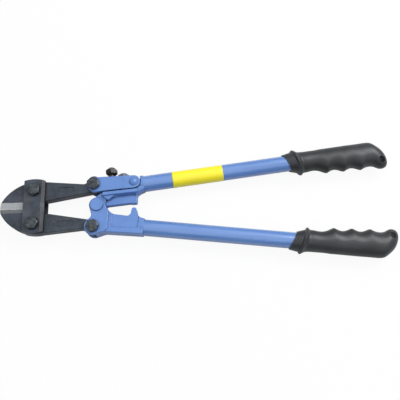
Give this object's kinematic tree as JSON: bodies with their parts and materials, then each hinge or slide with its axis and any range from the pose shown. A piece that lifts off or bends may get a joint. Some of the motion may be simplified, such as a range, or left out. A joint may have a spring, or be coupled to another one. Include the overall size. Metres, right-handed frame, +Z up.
{
  "type": "bolt cutters",
  "caption": "Two-handed bolt cutters with bolted jaws, link plates, a side adjusting screw, tubular handles and moulded finger grips, lying flat and closed.",
  "frame": {"origin": "below the middle of the overall length, on the tool's centre line, on the surface that the bolt ends and grip flanges rest on", "axes": "+X from the jaws to the grips, +Y to the handle that carries the adjusting link, +Z up from the surface it lies on"},
  "size_m": [0.4623, 0.1422, 0.032],
  "materials": {
    "jaw_black": "satin",
    "plate_black": "satin",
    "fastener_black": "satin",
    "screw_black": "satin",
    "casting_blue": "gloss",
    "rivet_blue": "gloss",
    "tube_blue": "gloss",
    "grip_black": "matt"
  },
  "bodies": {
    "lower_handle": {"lower_handle_casting": "casting_blue", "lower_tube": "tube_blue", "lower_grip": "grip_black", "centre_pivot_rivet": "rivet_blue", "centre_pivot_washer": "rivet_blue", "lower_arm_bolt": "fastener_black", "lower_arm_nut": "fastener_black"},
    "upper_handle": {"upper_handle_casting": "casting_blue", "upper_tube": "tube_blue", "upper_grip": "grip_black", "link_rivet": "rivet_blue", "lock_bolt": "rivet_blue"},
    "adjusting_link": {"adjusting_link": "casting_blue", "upper_arm_bolt": "fastener_black", "upper_arm_nut": "fastener_black"},
    "adjusting_screw": {"adjusting_screw": "screw_black"},
    "lower_jaw": {"lower_jaw": "jaw_black"},
    "link_plates": {"front_link_plate": "plate_black", "back_link_plate": "plate_black", "upper_jaw_bolt": "fastener_black", "lower_jaw_bolt": "fastener_black", "upper_jaw_nut": "fastener_black", "lower_jaw_nut": "fastener_black"},
    "upper_jaw": {"upper_jaw": "jaw_black"}
  },
  "joints": [
    {"name": "handle_swing", "type": "hinge", "parent": "lower_handle", "child": "upper_handle", "pos_m": [-0.11656, 0, 0.016], "axis": [0, 0, 1], "range_deg": [0, 100]},
    {"name": "lower_jaw_swing", "type": "hinge", "parent": "lower_handle", "child": "lower_jaw", "pos_m": [-0.12076, -0.0253, 0.016], "axis": [0, 0, 1], "range_deg": [0, 60.22]},
    {"name": "link_plate_swing", "type": "hinge", "parent": "lower_jaw", "child": "link_plates", "pos_m": [-0.18946, -0.0199, 0.016], "axis": [0, 0, 1], "range_deg": [-10.22, 0]},
    {"name": "upper_jaw_swing", "type": "hinge", "parent": "link_plates", "child": "upper_jaw", "pos_m": [-0.18946, 0.0199, 0.016], "axis": [0, 0, 1], "range_deg": [-10.22, 0]},
    {"name": "link_tilt", "type": "hinge", "parent": "upper_handle", "child": "adjusting_link", "pos_m": [-0.07416, 0.0273, 0.016], "axis": [0, 0, 1], "range_deg": [-0.6, 0.6]},
    {"name": "adjusting_screw_turn", "type": "hinge", "parent": "adjusting_link", "child": "adjusting_screw", "pos_m": [-0.10136, 0.035, 0.016], "axis": [0, 1, 0], "range_deg": [-82, 82]}
  ],
  "couplings": [
    {"joint": "lower_jaw_swing", "follows": "handle_swing", "ratio": 0.60203},
    {"joint": "link_plate_swing", "follows": "handle_swing", "ratio": -0.10203},
    {"joint": "upper_jaw_swing", "follows": "handle_swing", "ratio": -0.10203},
    {"joint": "link_tilt", "follows": "adjusting_screw_turn", "ratio": 0.007315}
  ]
}
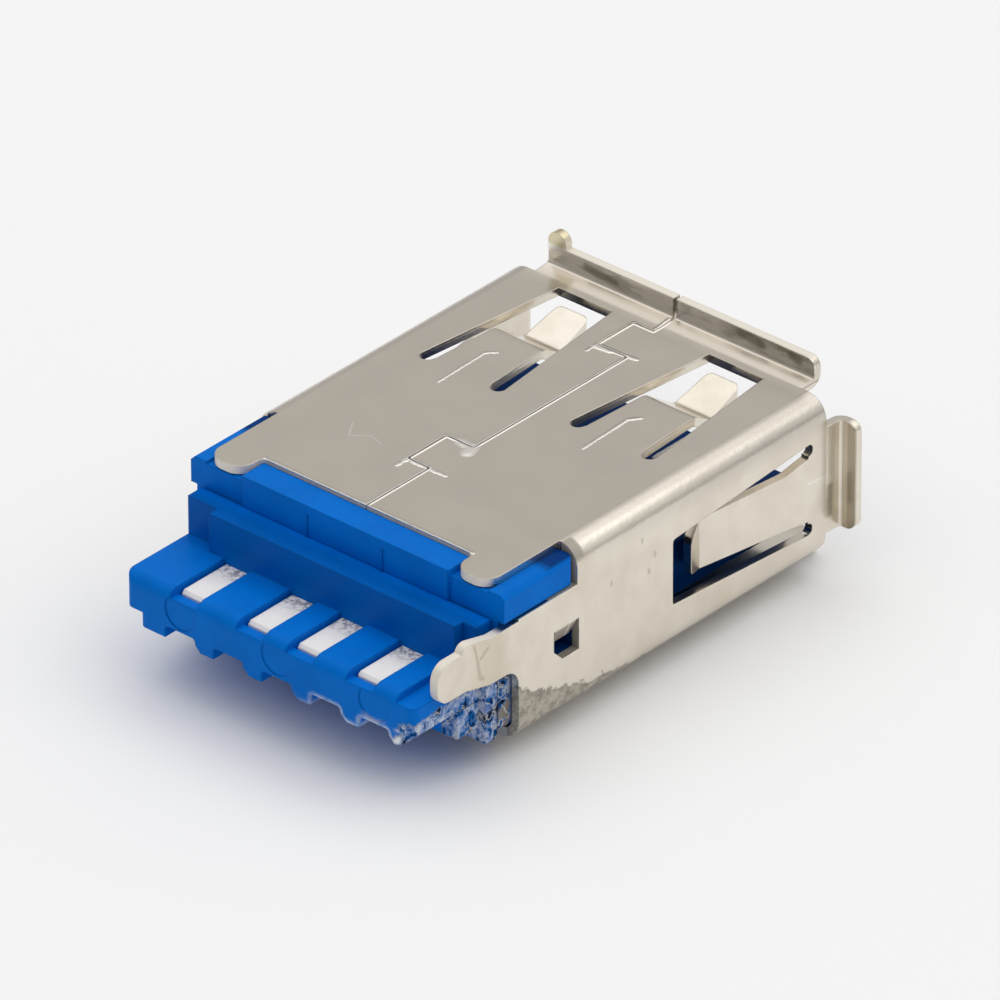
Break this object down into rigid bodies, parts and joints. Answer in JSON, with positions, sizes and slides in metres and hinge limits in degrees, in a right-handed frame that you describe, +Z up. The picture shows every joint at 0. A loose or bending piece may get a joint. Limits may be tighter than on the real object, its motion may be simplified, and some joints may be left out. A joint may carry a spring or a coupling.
{
  "type": "usb-a socket",
  "caption": "Cable socket for a flat rectangular plug: folded sheet shell with sprung windows and flared mouth, moulded tongue, contact strips and rear solder paddle.",
  "frame": {"origin": "centre of the object's outline in plan, at the level of the lower mouth flange", "axes": "+Y from the mouth towards the solder end, +Z up with the tongue's contacts facing up, +X to the right seen at the mouth"},
  "size_m": [0.0144, 0.0198, 0.0077],
  "materials": {
    "plated_shell": "satin nickel plating, faint rolling grain",
    "blue_moulding": "fine satin moulded surface",
    "tinned_contact": "bright tin plating over copper alloy"
  },
  "bodies": {
    "root": {"shell": "plated_shell", "insulator": "blue_moulding", "solder_block": "blue_moulding", "contact_vbus": "tinned_contact", "contact_data_minus": "tinned_contact", "contact_data_plus": "tinned_contact", "contact_ground": "tinned_contact", "contact_receive_minus": "tinned_contact", "contact_receive_plus": "tinned_contact", "contact_drain": "tinned_contact", "contact_transmit_minus": "tinned_contact", "contact_transmit_plus": "tinned_contact"}
  },
  "joints": []
}
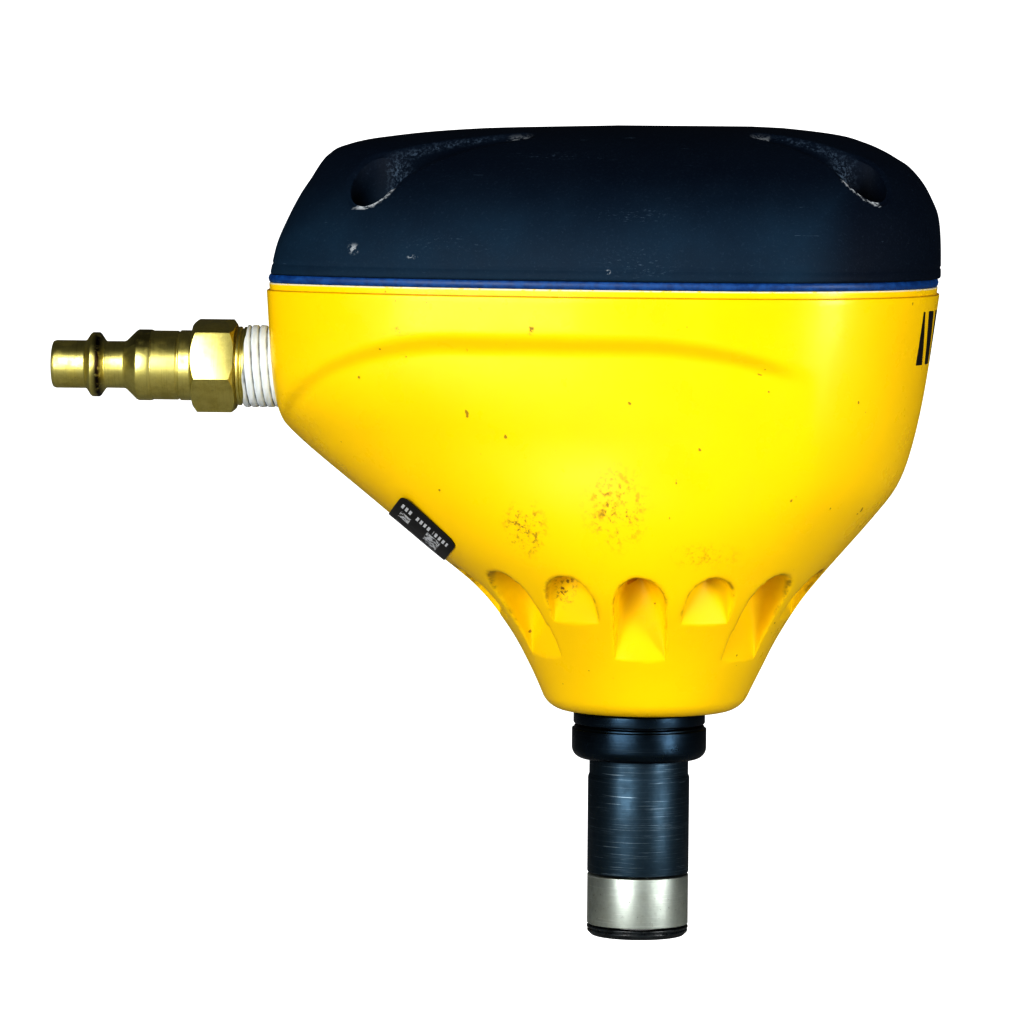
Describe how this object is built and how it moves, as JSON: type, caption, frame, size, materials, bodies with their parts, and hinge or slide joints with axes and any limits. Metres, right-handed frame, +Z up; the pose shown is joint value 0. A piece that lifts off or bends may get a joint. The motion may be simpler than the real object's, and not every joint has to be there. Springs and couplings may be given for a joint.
{
  "type": "palm nailer",
  "caption": "Palm-held air hammer: oval painted body under a domed rubber palm pad, fluted neck, slim steel nose that holds and drives a nail, and a side air plug.",
  "frame": {"origin": "centre of the driver's striking face at rest, 7 mm inside the open end of the nose", "axes": "+Z up along the driver and nose axis towards the palm pad, -X towards the air inlet, Y across the tool"},
  "size_m": [0.1529, 0.073, 0.1393],
  "materials": {
    "yellow_paint": "gloss",
    "blue_gasket": "matte",
    "black_rubber": "matte",
    "cast_aluminium": "matte",
    "black_oxide_steel": "satin",
    "bare_steel": "satin",
    "magnet_plating": "satin",
    "cylinder_steel": "satin",
    "seal_rubber": "matte",
    "bumper_rubber": "matte",
    "bush_bronze": "satin",
    "white_polymer": "satin",
    "black_polymer": "satin",
    "plug_brass": "satin",
    "thread_tape": "matte",
    "label_vinyl": "satin"
  },
  "bodies": {
    "tool_body": {"housing": "yellow_paint", "cap_gasket": "blue_gasket", "palm_pad": "black_rubber", "cap_casting": "cast_aluminium", "cap_screw_1": "black_oxide_steel", "cap_screw_2": "black_oxide_steel", "cap_screw_3": "black_oxide_steel", "cap_screw_4": "black_oxide_steel", "cap_washer_1": "bare_steel", "cap_washer_2": "bare_steel", "cap_washer_3": "bare_steel", "cap_washer_4": "bare_steel", "nose_end_ring": "seal_rubber", "nose_tip": "bare_steel", "nose_magnet": "magnet_plating", "nose_barrel": "black_oxide_steel", "nose_collar": "black_oxide_steel", "nose_lock_ring": "black_oxide_steel", "cylinder": "cylinder_steel", "cylinder_seal_lower": "seal_rubber", "cylinder_seal_upper": "seal_rubber", "bumper": "bumper_rubber", "driver_guide_bush": "bush_bronze", "valve_seat": "cast_aluminium", "valve_cap": "black_polymer", "valve_cushion": "seal_rubber", "air_plug": "plug_brass", "thread_tape": "thread_tape", "inlet_screen": "bare_steel", "rating_label": "label_vinyl"},
    "driver": {"driver_piston": "bare_steel", "piston_seal": "seal_rubber"},
    "valve": {"valve_plate": "white_polymer"}
  },
  "joints": [
    {"name": "driver_slide", "type": "slide", "parent": "tool_body", "child": "driver", "axis": [0, 0, 1], "range_m": [-0.006, 0.016]},
    {"name": "valve_slide", "type": "slide", "parent": "tool_body", "child": "valve", "axis": [0, 0, 1], "range_m": [0, 0.0009]}
  ]
}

*GIVEN INSTRUCTION*: From the data above, extract every line in its exact form.

*TASK SOLUTION*:
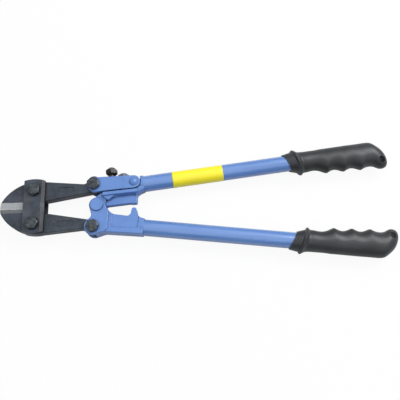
Give this object's kinematic tree as JSON: bodies with their parts and materials, then each hinge or slide with its axis and any range from the pose shown. A piece that lifts off or bends may get a joint. Some of the motion may be simplified, such as a range, or left out. A joint may have a spring, or be coupled to another one. Include the overall size. Metres, right-handed frame, +Z up.
{
  "type": "bolt cutters",
  "caption": "Two-handed bolt cutters with bolted jaws, link plates, a side adjusting screw, tubular handles and moulded finger grips, lying flat and closed.",
  "frame": {"origin": "below the middle of the overall length, on the tool's centre line, on the surface that the bolt ends and grip flanges rest on", "axes": "+X from the jaws to the grips, +Y to the handle that carries the adjusting link, +Z up from the surface it lies on"},
  "size_m": [0.4623, 0.1422, 0.032],
  "materials": {
    "jaw_black": "satin",
    "plate_black": "satin",
    "fastener_black": "satin",
    "screw_black": "satin",
    "casting_blue": "gloss",
    "rivet_blue": "gloss",
    "tube_blue": "gloss",
    "grip_black": "matt"
  },
  "bodies": {
    "lower_handle": {"lower_handle_casting": "casting_blue", "lower_tube": "tube_blue", "lower_grip": "grip_black", "centre_pivot_rivet": "rivet_blue", "centre_pivot_washer": "rivet_blue", "lower_arm_bolt": "fastener_black", "lower_arm_nut": "fastener_black"},
    "upper_handle": {"upper_handle_casting": "casting_blue", "upper_tube": "tube_blue", "upper_grip": "grip_black", "link_rivet": "rivet_blue", "lock_bolt": "rivet_blue"},
    "adjusting_link": {"adjusting_link": "casting_blue", "upper_arm_bolt": "fastener_black", "upper_arm_nut": "fastener_black"},
    "adjusting_screw": {"adjusting_screw": "screw_black"},
    "lower_jaw": {"lower_jaw": "jaw_black"},
    "link_plates": {"front_link_plate": "plate_black", "back_link_plate": "plate_black", "upper_jaw_bolt": "fastener_black", "lower_jaw_bolt": "fastener_black", "upper_jaw_nut": "fastener_black", "lower_jaw_nut": "fastener_black"},
    "upper_jaw": {"upper_jaw": "jaw_black"}
  },
  "joints": [
    {"name": "handle_swing", "type": "hinge", "parent": "lower_handle", "child": "upper_handle", "pos_m": [-0.11656, 0, 0.016], "axis": [0, 0, 1], "range_deg": [0, 100]},
    {"name": "lower_jaw_swing", "type": "hinge", "parent": "lower_handle", "child": "lower_jaw", "pos_m": [-0.12076, -0.0253, 0.016], "axis": [0, 0, 1], "range_deg": [0, 60.22]},
    {"name": "link_plate_swing", "type": "hinge", "parent": "lower_jaw", "child": "link_plates", "pos_m": [-0.18946, -0.0199, 0.016], "axis": [0, 0, 1], "range_deg": [-10.22, 0]},
    {"name": "upper_jaw_swing", "type": "hinge", "parent": "link_plates", "child": "upper_jaw", "pos_m": [-0.18946, 0.0199, 0.016], "axis": [0, 0, 1], "range_deg": [-10.22, 0]},
    {"name": "link_tilt", "type": "hinge", "parent": "upper_handle", "child": "adjusting_link", "pos_m": [-0.07416, 0.0273, 0.016], "axis": [0, 0, 1], "range_deg": [-0.6, 0.6]},
    {"name": "adjusting_screw_turn", "type": "hinge", "parent": "adjusting_link", "child": "adjusting_screw", "pos_m": [-0.10136, 0.035, 0.016], "axis": [0, 1, 0], "range_deg": [-82, 82]}
  ],
  "couplings": [
    {"joint": "lower_jaw_swing", "follows": "handle_swing", "ratio": 0.60203},
    {"joint": "link_plate_swing", "follows": "handle_swing", "ratio": -0.10203},
    {"joint": "upper_jaw_swing", "follows": "handle_swing", "ratio": -0.10203},
    {"joint": "link_tilt", "follows": "adjusting_screw_turn", "ratio": 0.007315}
  ]
}
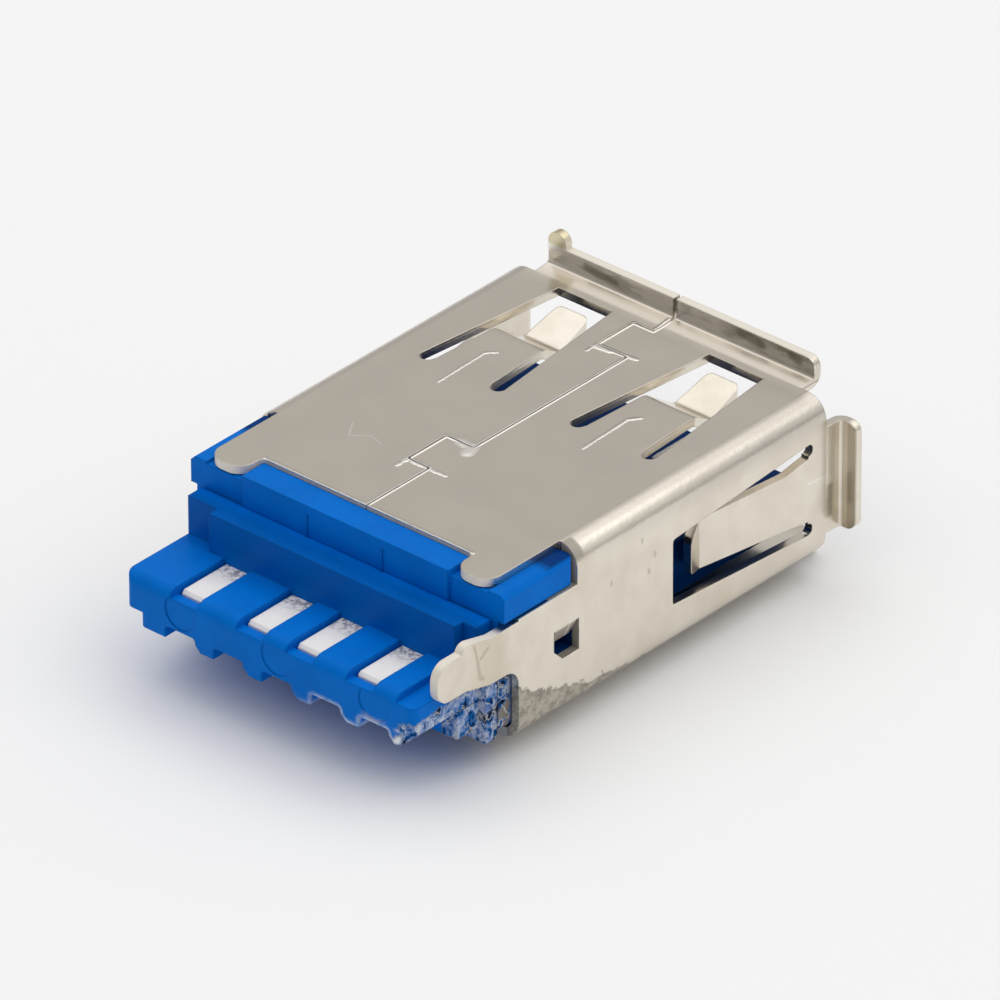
Break this object down into rigid bodies, parts and joints. Answer in JSON, with positions, sizes and slides in metres and hinge limits in degrees, in a right-handed frame that you describe, +Z up. The picture shows every joint at 0. A loose or bending piece may get a joint. Limits may be tighter than on the real object, its motion may be simplified, and some joints may be left out. A joint may carry a spring or a coupling.
{
  "type": "usb-a socket",
  "caption": "Cable socket for a flat rectangular plug: folded sheet shell with sprung windows and flared mouth, moulded tongue, contact strips and rear solder paddle.",
  "frame": {"origin": "centre of the object's outline in plan, at the level of the lower mouth flange", "axes": "+Y from the mouth towards the solder end, +Z up with the tongue's contacts facing up, +X to the right seen at the mouth"},
  "size_m": [0.0144, 0.0198, 0.0077],
  "materials": {
    "plated_shell": "satin nickel plating, faint rolling grain",
    "blue_moulding": "fine satin moulded surface",
    "tinned_contact": "bright tin plating over copper alloy"
  },
  "bodies": {
    "root": {"shell": "plated_shell", "insulator": "blue_moulding", "solder_block": "blue_moulding", "contact_vbus": "tinned_contact", "contact_data_minus": "tinned_contact", "contact_data_plus": "tinned_contact", "contact_ground": "tinned_contact", "contact_receive_minus": "tinned_contact", "contact_receive_plus": "tinned_contact", "contact_drain": "tinned_contact", "contact_transmit_minus": "tinned_contact", "contact_transmit_plus": "tinned_contact"}
  },
  "joints": []
}
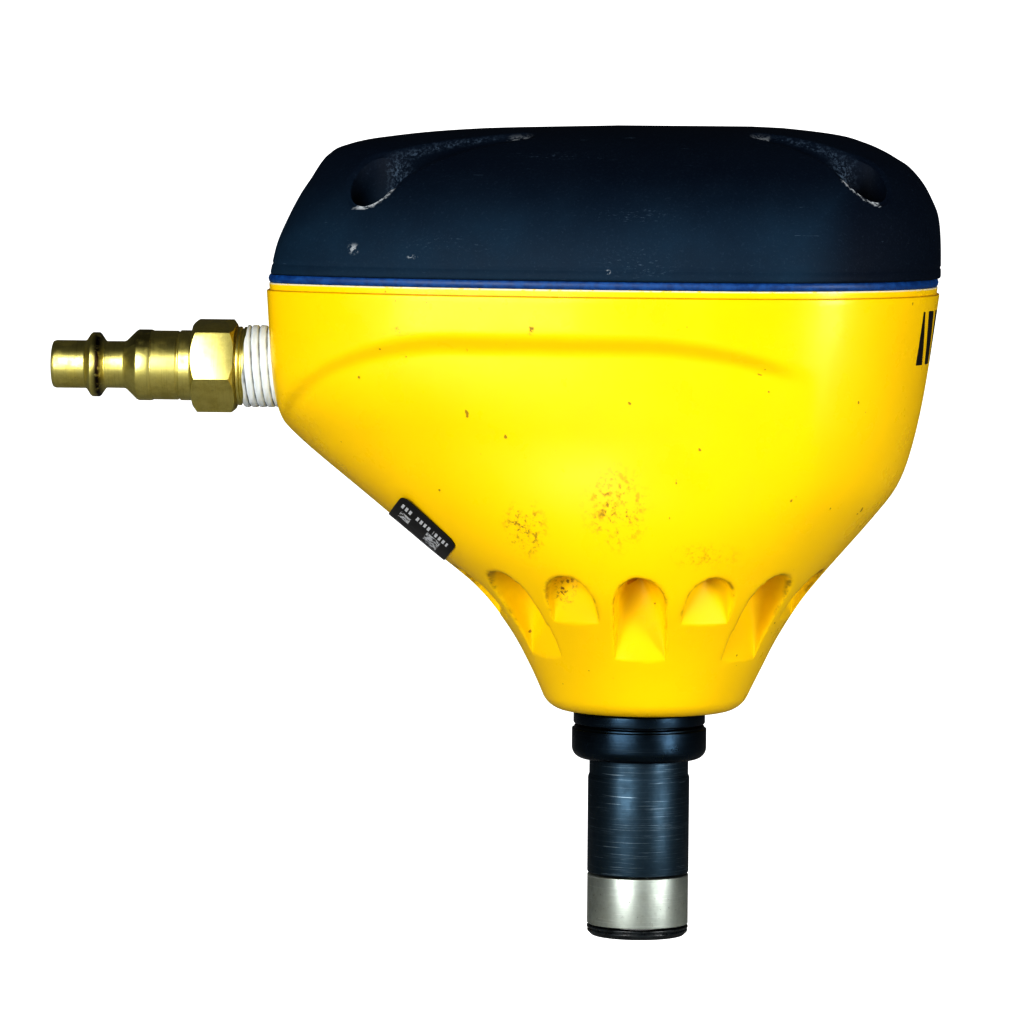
Describe how this object is built and how it moves, as JSON: type, caption, frame, size, materials, bodies with their parts, and hinge or slide joints with axes and any limits. Metres, right-handed frame, +Z up; the pose shown is joint value 0. A piece that lifts off or bends may get a joint. The motion may be simpler than the real object's, and not every joint has to be there. Springs and couplings may be given for a joint.
{
  "type": "palm nailer",
  "caption": "Palm-held air hammer: oval painted body under a domed rubber palm pad, fluted neck, slim steel nose that holds and drives a nail, and a side air plug.",
  "frame": {"origin": "centre of the driver's striking face at rest, 7 mm inside the open end of the nose", "axes": "+Z up along the driver and nose axis towards the palm pad, -X towards the air inlet, Y across the tool"},
  "size_m": [0.1529, 0.073, 0.1393],
  "materials": {
    "yellow_paint": "gloss",
    "blue_gasket": "matte",
    "black_rubber": "matte",
    "cast_aluminium": "matte",
    "black_oxide_steel": "satin",
    "bare_steel": "satin",
    "magnet_plating": "satin",
    "cylinder_steel": "satin",
    "seal_rubber": "matte",
    "bumper_rubber": "matte",
    "bush_bronze": "satin",
    "white_polymer": "satin",
    "black_polymer": "satin",
    "plug_brass": "satin",
    "thread_tape": "matte",
    "label_vinyl": "satin"
  },
  "bodies": {
    "tool_body": {"housing": "yellow_paint", "cap_gasket": "blue_gasket", "palm_pad": "black_rubber", "cap_casting": "cast_aluminium", "cap_screw_1": "black_oxide_steel", "cap_screw_2": "black_oxide_steel", "cap_screw_3": "black_oxide_steel", "cap_screw_4": "black_oxide_steel", "cap_washer_1": "bare_steel", "cap_washer_2": "bare_steel", "cap_washer_3": "bare_steel", "cap_washer_4": "bare_steel", "nose_end_ring": "seal_rubber", "nose_tip": "bare_steel", "nose_magnet": "magnet_plating", "nose_barrel": "black_oxide_steel", "nose_collar": "black_oxide_steel", "nose_lock_ring": "black_oxide_steel", "cylinder": "cylinder_steel", "cylinder_seal_lower": "seal_rubber", "cylinder_seal_upper": "seal_rubber", "bumper": "bumper_rubber", "driver_guide_bush": "bush_bronze", "valve_seat": "cast_aluminium", "valve_cap": "black_polymer", "valve_cushion": "seal_rubber", "air_plug": "plug_brass", "thread_tape": "thread_tape", "inlet_screen": "bare_steel", "rating_label": "label_vinyl"},
    "driver": {"driver_piston": "bare_steel", "piston_seal": "seal_rubber"},
    "valve": {"valve_plate": "white_polymer"}
  },
  "joints": [
    {"name": "driver_slide", "type": "slide", "parent": "tool_body", "child": "driver", "axis": [0, 0, 1], "range_m": [-0.006, 0.016]},
    {"name": "valve_slide", "type": "slide", "parent": "tool_body", "child": "valve", "axis": [0, 0, 1], "range_m": [0, 0.0009]}
  ]
}